Der erste meint, dass es ur-Menschlich ist, sich auf jemand Anderes beziehen zu wollen. Der zweite heißt, dass es ebenfalls urmenschlich ist, Dinge oder Verhältnisse zu verändern und zu gestalten. Dieses Zweite ist in perfekter Umgebung nicht mehr möglich, d.h. unser Impuls läuft ins Leere bzw., er findet keinen Ansatzpunkt mehr.

Im Extrem wird ein Mensch, dem man jegliche Art des Tun-Könnens entzieht, zumindest seelisch völlig verkümmern (Ansätze des Leidens an der damit einhergehenden Sinnlosigkeit findet man z.B. bei Langzeitarbeitslosen).

Natürlich leben wir nicht durchgängig in völlig perfekter Umgebung, aber wenn wir manche städtische Gestaltung betrachten, die in einer Art funktioneller, kalter Perfektion daherkommt, so ist diese bei täglichem Erleben nicht geeignet, bei uns warme Gefühle von Identifikation gepaart mit Erhalten- und auch Gestaltenwollen zu erzeugen.




Es geschieht eher das Gegenteil als Akt von Jugendlichen, die diesem unseligen Zustand durch alle Arten von Verschmutzung oder Zerstörung ihren perfekten Nimbus zu nehmen getrachten. So gesehen absolut verständlich.

Für uns Erwachsene natürlich nicht, die diesen Zustand der Perfektion in irgendeiner Form bezahlt haben und auch erhalten wissen wollen. Die Reaktion der Jugendlichen ist aber auf ihre Art natürlicher und deutlicher, als sich die Erwachsenen in ihrer Art des antrainierten Nicht-mehr-wahrnehmen-wollens gestatten.

Eine Aussage aus der Bauphase einer Waldorfschule: „…unser Schulklima war am Besten in der Zeit der Barackenphase!...“ was heißt, dass eben noch alles im Fluss und in Bewegung und ungefestigt und offen und damit spannend und lebendig war.
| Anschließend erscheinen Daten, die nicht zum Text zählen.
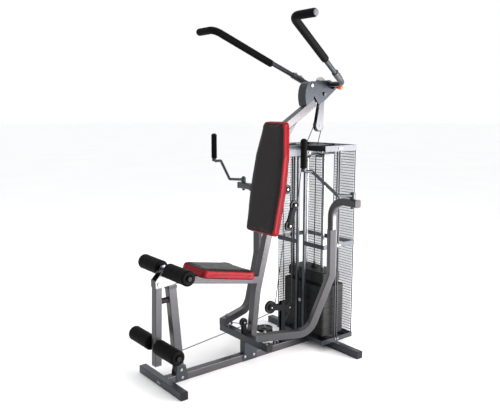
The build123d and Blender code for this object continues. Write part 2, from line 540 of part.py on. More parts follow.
def weight_tower():
    """Tray, guard bars, posts, screens, guide rods and the top beam."""
    low, high = TRAY_Z
    pan = box(-GUARD_HALF, GUARD_HALF, GUARD_FRONT, GUARD_BACK, low, high)
    pan -= box(2.5 - GUARD_HALF, GUARD_HALF - 2.5, GUARD_FRONT + 2.5, GUARD_BACK - 2.5, low + 3, high + 1)
    node("stack_tray", pan)
    floor = low + 3
    post_out = POST_X + POST_SIZE / 2
    node("guard_frame", ring(*MID_RING_Z, post_out), ring(*TOP_RING_Z, post_out))
    post_y = GUARD_FRONT + 2.5 + POST_SIZE / 2
    post = Pos(POST_X, post_y, floor) * extrude(tube_section(POST_SIZE, POST_SIZE, 2, 1.5),
                                                TOP_RING_Z[1] - floor)
    node("guard_frame", both_sides(post))
    rail_x = GUARD_HALF - GUARD_BAR - 8
    rods = []
    for y in (581.0, 600.0):
        rods += both_sides(rod((rail_x, y, floor), (rail_x, y, TOP_RING_Z[1] - 4), 5))
    node("guard_frame", rods)
    clips = []
    for z in (MID_RING_Z[0] + 14, TOP_RING_Z[0] + 17, high - 12):
        for y in (581.0, 600.0):
            clips += both_sides(rod((GUARD_HALF + 4, y, z), (GUARD_HALF, y, z), 5.5))
    node("frame_bolts", clips)
    screen = 1.2
    inner_x = GUARD_HALF - GUARD_BAR
    inner_y = GUARD_BACK - GUARD_BAR
    top = TOP_RING_Z[1] - 2
    node("guard_screens", box(-inner_x, screen - inner_x, GUARD_FRONT + 4, 650, high + 1, top))
    node("guard_screens", box(screen + 0.5 - inner_x, -75, inner_y - screen, inner_y, floor, top))
    node("guard_screens", box(25, inner_x, inner_y - screen, inner_y, floor, top))

    node("guide_rods", both_sides(rod((ROD_X, ROD_Y, floor), (ROD_X, ROD_Y, BEAM_Z[0] + 4), ROD_R)))
    bumper = rod((ROD_X, ROD_Y, floor), (ROD_X, ROD_Y, STACK_BASE_Z), 30, ROD_R)
    node("rubber_stops", both_sides(bumper))
    shelf = box(TUBE / 2, ROD_X + 20, ROD_Y - 18, ROD_Y + 18, BEAM_Z[0] + 4, BEAM_Z[0] + 9)
    node("frame_brackets", both_sides(shelf))

    half = TUBE / 2
    beam = box(-half, half, 250, BEAM_END_Y, *BEAM_Z) - box(2.5 - half, half - 2.5, 250, BEAM_END_Y + 1,
                                                           BEAM_Z[0] - 1, BEAM_Z[1] - 2.5)
    beam -= box(-6, 6, 478, 650, BEAM_Z[1] - 4, BEAM_Z[1] + 1)
    beam = max(solids(beam - filled_upright()), key=lambda s: s.center().Y)
    for y, z in (FRONT_TOP_PULLEY, REAR_TOP_PULLEY):
        beam -= rod((-30, y, z), (30, y, z), 5.0)
    node("top_beam", beam)
    tail = box(-half, half, BEAM_END_Y, GUARD_BACK - GUARD_BAR, *BEAM_Z)
    node("end_caps", tail)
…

Bezogen auf Bauen und Leben allgemein kann man schließen, dass der Drang und das Herstellen von Perfektem zu „endgültigen“ Zuständen und Ergebnissen führt, die damit fertig und tot sind. Sie stehen damit dem Ur-Impuls des Menschen entgegen und erzeugen verschiedene Gegenbewegungen. Und wenn er im Perfektem für sich das vermeintlich Sichere sucht, so wird ihn diese Illusion unbefriedigt lassen.

Wir dürfen heute vor allem im privaten Bauen von Perfektionsstreben ganz bewusst Abstand nehmen, da es uns in obigem Sinne weder wirklich zufrieden stellt, noch unserem Drang nach Veränderung entgegenkommt und uns letztlich auch viel zu viel Geld kostet. Wer möchte schon in seiner Küche rumschrauben, die er soeben für 30.000 Euro passgenau von seinem Küchenfachmann eingebaut bekommen hat, auch wenn sich etwas als nicht wirklich praktikabel herausstellt –aber einfach teuer war?